In an inland reservoir the water loses and gains heat significantly faster than the sea. If the air’s cold the water temperature will drop. Granted, the water temperature will often be a couple of degrees warmer than the air at this time of year, but not by much. Add to that the increased heat conductivity of water and the cooling effect of the water will be significantly greater than just standing outside in your pants on a cold day. The result of that sudden heat loss when you go in the water puts significant stress on your body. It can lead to immediate hyperventilation, loss of use of your limbs and put sufficient enough strain on your heart to cause cardiac arrest. That’s just the cold water shock. If you’ve managed to deal with that you have a longer term risk of developing hypothermia during and after your swim.

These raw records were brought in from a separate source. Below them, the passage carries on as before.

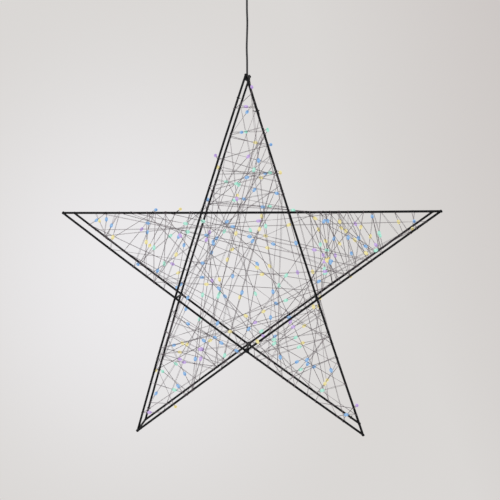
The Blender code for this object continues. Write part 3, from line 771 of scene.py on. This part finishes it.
nodes = wall.data.materials[0].node_tree.nodes
links = wall.data.materials[0].node_tree.links
place = nodes.new("ShaderNodeTexCoord")
tint = (*WALL_PLAIN, 1)
for kind, middle, turned, reach, color in (
    ("LINEAR", SHADE_START, SHADE_TURN, (SHADE_REACH, 1, 1), WALL_SHADE),
    ("SPHERICAL", LIT_MIDDLE, 0, LIT_REACH, WALL_LIT),
):
    spot = nodes.new("ShaderNodeMapping")
    spot.vector_type = "TEXTURE"
    spot.inputs["Location"].default_value = middle
    spot.inputs["Rotation"].default_value = (0, 0, turned)
    spot.inputs["Scale"].default_value = reach
    links.new(place.outputs["Object"], spot.inputs["Vector"])
    fade = nodes.new("ShaderNodeTexGradient")
    fade.gradient_type = kind
    links.new(spot.outputs["Vector"], fade.inputs["Vector"])
    ease = nodes.new("ShaderNodeMapRange")
    ease.interpolation_type = "LINEAR" if kind == "LINEAR" else "SMOOTHSTEP"
    links.new(fade.outputs["Fac"], ease.inputs["Value"])
    blend = nodes.new("ShaderNodeMix")
    blend.data_type = "RGBA"
    links.new(ease.outputs["Result"], blend.inputs[0])
    if kind == "LINEAR":
        blend.inputs[6].default_value = tint
    else:
        links.new(tint, blend.inputs[6])
    blend.inputs[7].default_value = (*color, 1)
    tint = blend.outputs[2]
seen = nodes.new("ShaderNodeEmission")
links.new(tint, seen.inputs["Color"])
ray = nodes.new("ShaderNodeLightPath")
direct = nodes.new("ShaderNodeMath")
direct.operation = "MAXIMUM"
links.new(ray.outputs["Is Camera Ray"], direct.inputs[0])
links.new(ray.outputs["Is Transmission Ray"], direct.inputs[1])
either = nodes.new("ShaderNodeMath")
either.operation = "MAXIMUM"
links.new(direct.outputs["Value"], either.inputs[0])
links.new(ray.outputs["Is Glossy Ray"], either.inputs[1])
choice = nodes.new("ShaderNodeMixShader")
links.new(either.outputs["Value"], choice.inputs["Fac"])
links.new(nodes["Principled BSDF"].outputs["BSDF"], choice.inputs[1])
links.new(seen.outputs["Emission"], choice.inputs[2])
links.new(choice.outputs["Shader"], nodes["Material Output"].inputs["Surface"])

# Light. Soft daylight comes from all round, with a large pale window to the left in front. Both
# are plain, and their level leaves the black wire dark.
world = bpy.data.worlds.new("room")
bpy.context.scene.world = world
world.use_nodes = True
world.node_tree.nodes["Background"].inputs["Color"].default_value = (0.97, 0.985, 1.0, 1)
world.node_tree.nodes["Background"].inputs["Strength"].default_value = 0.7
bpy.ops.object.light_add(type="AREA", location=(-1.6, -2.2, 0.9))
window = bpy.context.object
window.data.size = 1.6
window.data.energy = 40
window.rotation_euler = (Vector((0, 0, -0.4)) - window.location).to_track_quat("-Z", "Y").to_euler()

bpy.context.scene.view_settings.view_transform = "Standard"
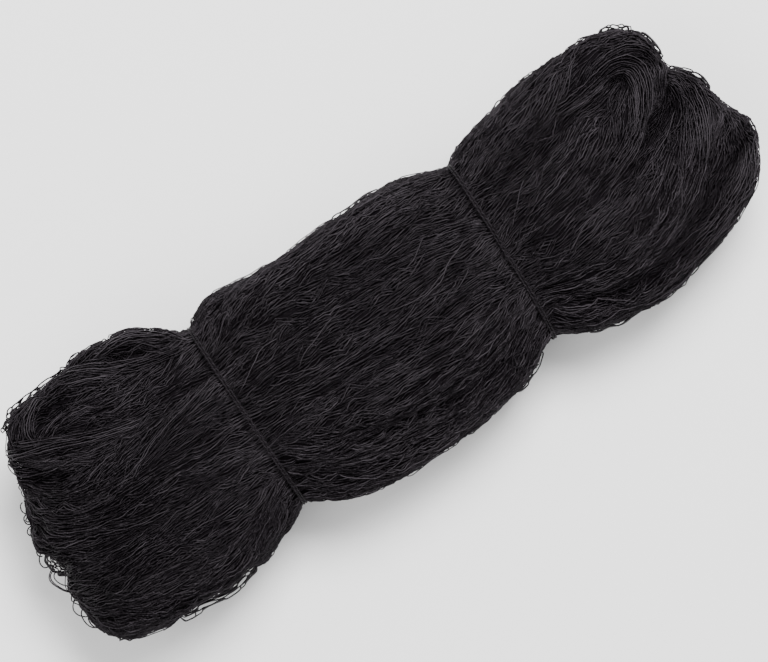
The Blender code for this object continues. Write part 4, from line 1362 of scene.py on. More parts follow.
class Flow:
    """The way that the twine runs at every place on the skin, as a line without a sign."""

    REACH = 9.0  # how far from the skin it is worked out
    SHARE = 1.8  # how softly one bundle gives way to the next
    STATION = 4.0
    COMB = 5  # how much a stroke counts on its line
    UPPER = (1.6, 0.25)
    WANDER = 0.13  # how far lines turn off the flow here and there, in radians
    ORDER = [0, 3, 4, 3, 1, 5, 4, 5, 2]  # of the six products, as a square block

    def __init__(self, skin: Skin) -> None:
        """Blend the bundles' directions, then comb the upper side along the strokes.

        Args:
            skin: What the twine lies on.
        """
        self.skin = skin
        self.wander = Drift(11, 22.0)
        values = skin.grid.values
        near = np.flatnonzero(np.abs(values[..., 0]).ravel() < self.REACH)
        places = skin.grid.places()[near]
        normals = unit(skin.grid.flat()[near, 1:4])
        spread = self.comb(places, normals, self.blended(places))
        block = np.zeros((values[..., 0].size, 6), np.float32)
        block[near] = spread
        block = blurred(block.reshape(*values.shape[:3], 6), 1)
        self.grid = Grid(skin.grid.low, skin.grid.step, block)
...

Your body can overcome all of these things, and with time, learn to deal with them better. It’s this gentle acclimatisation, or cold conditioning, that we’ve been doing every week since the summer. If I’d stopped swimming outdoors in September there’s no way by body would be able to cope with the extremes that it can now endure. The message here is that if you fancy giving open water a go wait until it’s warmed up a bit. If your body’s not used to it even dropping into 18C water on a sunny day in midsummer can induce cold water shock and hypothermia in someone who is not used to it. This is what’s usually happened when you see those tragic headlines about a fatality in a reservoir. By all means give it a go but do it with some knowledge and understanding of what can go wrong and how to do it in the safest way possible.

Safety bit over! We now have two months left to go, only four more official Polar Bear swims needed. We have made one concession to the rules though – woolly hats are now allowed. I can safely say I never thought I’d be swimming heads up breastroke in a reservoir in the middle of winter wearing only a woolly hat and a cozzy. This swimming malarkey regularly keeps surprising me!